What the exercise asks =>
Can you print every record below exactly as written?

---------- Material for this task ----------

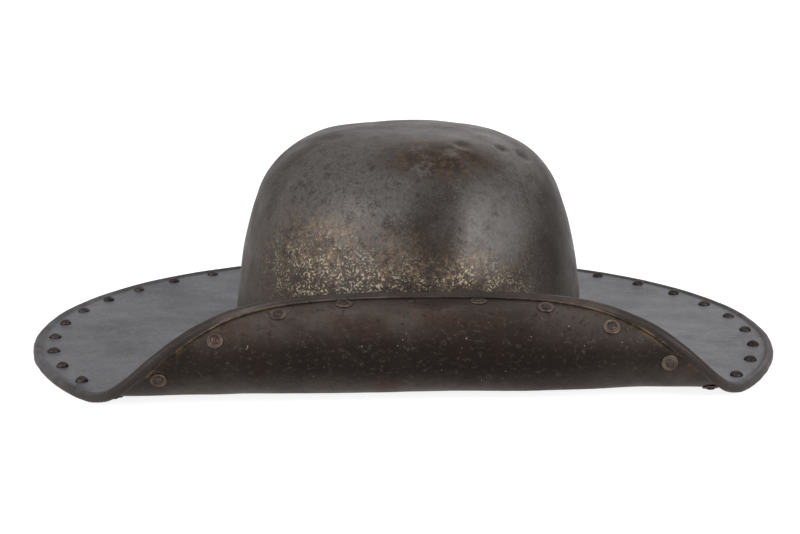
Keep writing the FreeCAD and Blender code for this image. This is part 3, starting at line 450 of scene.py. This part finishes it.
def skull_colour(tree, place):
    colour = stained(tree, (0.078, 0.072, 0.069), (0.036, 0.029, 0.025),
                     between(tree, grain(tree, place, 11, 8, 0.66), 0.44, 0.62))
    colour = stained(tree, colour, (0.100, 0.097, 0.098),
                     between(tree, grain(tree, place, 24, 9, 0.75, shift=(3, 2, 7)), 0.51, 0.64, 0.6))
    # brown low down on the front and on the wearer's right, where the skin is thin
    low = spot(tree, place, (-0.020, -0.06, 0.015), (0.160, 0.10, 0.082))
    mottle = between(tree, grain(tree, place, 38, 9, 0.78, shift=(8, 3, 1)), 0.38, 0.56)
    colour = stained(tree, colour, (0.066, 0.042, 0.029), times(tree, low, times(tree, mottle, 0.9)))
    # fine dark and light speckle all over
    colour = stained(tree, colour, (0.024, 0.017, 0.014),
                     between(tree, grain(tree, place, 150, 8, 0.78, shift=(1, 4, 2)), 0.50, 0.62, 0.65))
    colour = stained(tree, colour, (0.125, 0.114, 0.104),
                     between(tree, grain(tree, place, 700, 4, 0.75, shift=(6, 2, 3)), 0.52, 0.62, 0.6))
    colour = stained(tree, colour, (0.030, 0.023, 0.020),
                     between(tree, grain(tree, place, 560, 4, 0.75, shift=(4, 8, 3)), 0.53, 0.62, 0.55))
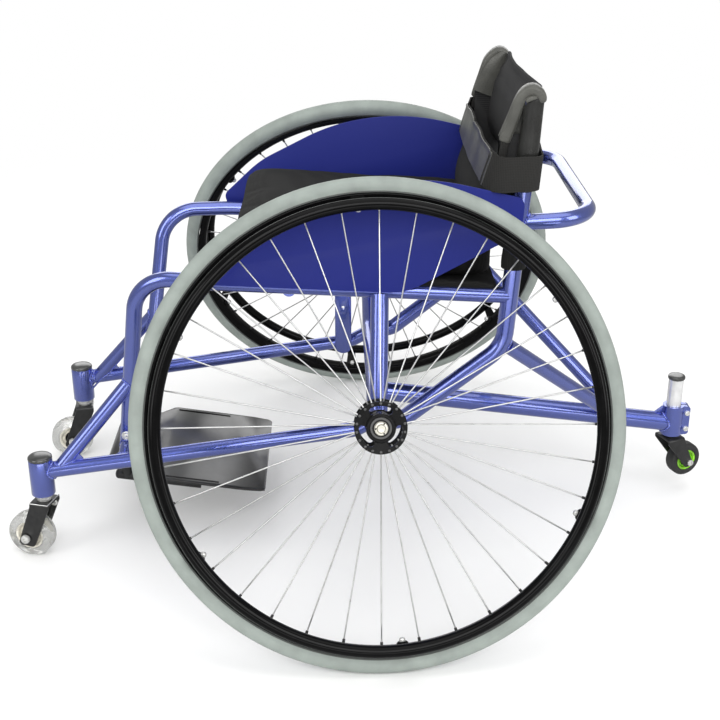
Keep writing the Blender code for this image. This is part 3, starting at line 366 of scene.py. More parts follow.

----------

Expected answer =>
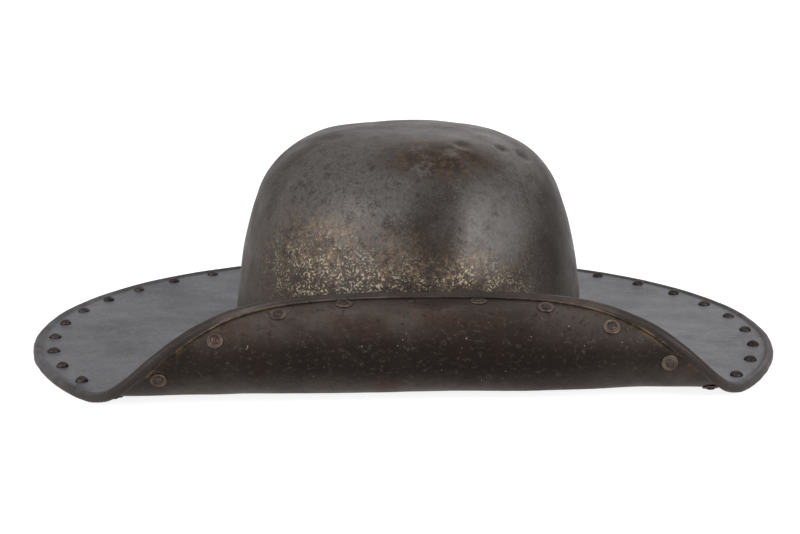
Keep writing the FreeCAD and Blender code for this image. This is part 3, starting at line 450 of scene.py. This part finishes it.
def skull_colour(tree, place):
    colour = stained(tree, (0.078, 0.072, 0.069), (0.036, 0.029, 0.025),
                     between(tree, grain(tree, place, 11, 8, 0.66), 0.44, 0.62))
    colour = stained(tree, colour, (0.100, 0.097, 0.098),
                     between(tree, grain(tree, place, 24, 9, 0.75, shift=(3, 2, 7)), 0.51, 0.64, 0.6))
    # brown low down on the front and on the wearer's right, where the skin is thin
    low = spot(tree, place, (-0.020, -0.06, 0.015), (0.160, 0.10, 0.082))
    mottle = between(tree, grain(tree, place, 38, 9, 0.78, shift=(8, 3, 1)), 0.38, 0.56)
    colour = stained(tree, colour, (0.066, 0.042, 0.029), times(tree, low, times(tree, mottle, 0.9)))
    # fine dark and light speckle all over
    colour = stained(tree, colour, (0.024, 0.017, 0.014),
                     between(tree, grain(tree, place, 150, 8, 0.78, shift=(1, 4, 2)), 0.50, 0.62, 0.65))
    colour = stained(tree, colour, (0.125, 0.114, 0.104),
                     between(tree, grain(tree, place, 700, 4, 0.75, shift=(6, 2, 3)), 0.52, 0.62, 0.6))
    colour = stained(tree, colour, (0.030, 0.023, 0.020),
                     between(tree, grain(tree, place, 560, 4, 0.75, shift=(4, 8, 3)), 0.53, 0.62, 0.55))
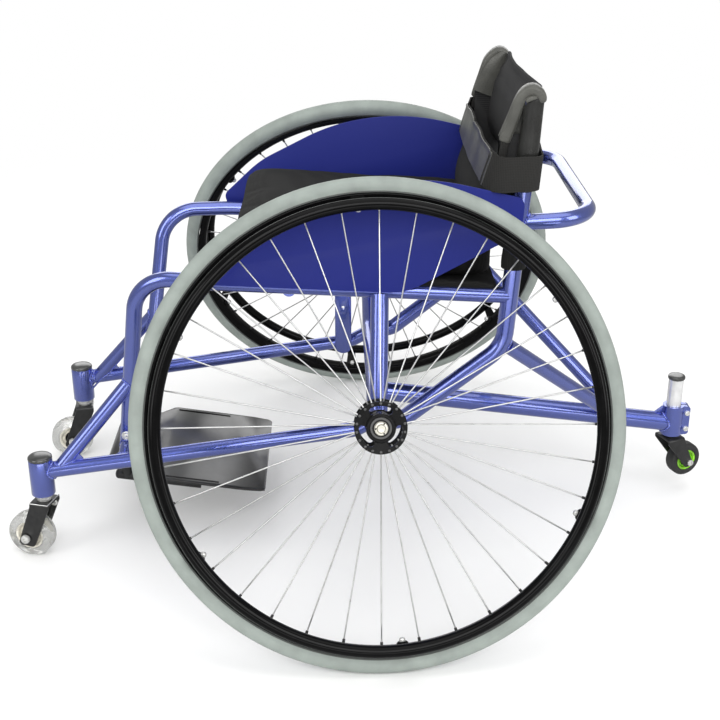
Keep writing the Blender code for this image. This is part 3, starting at line 366 of scene.py. More parts follow.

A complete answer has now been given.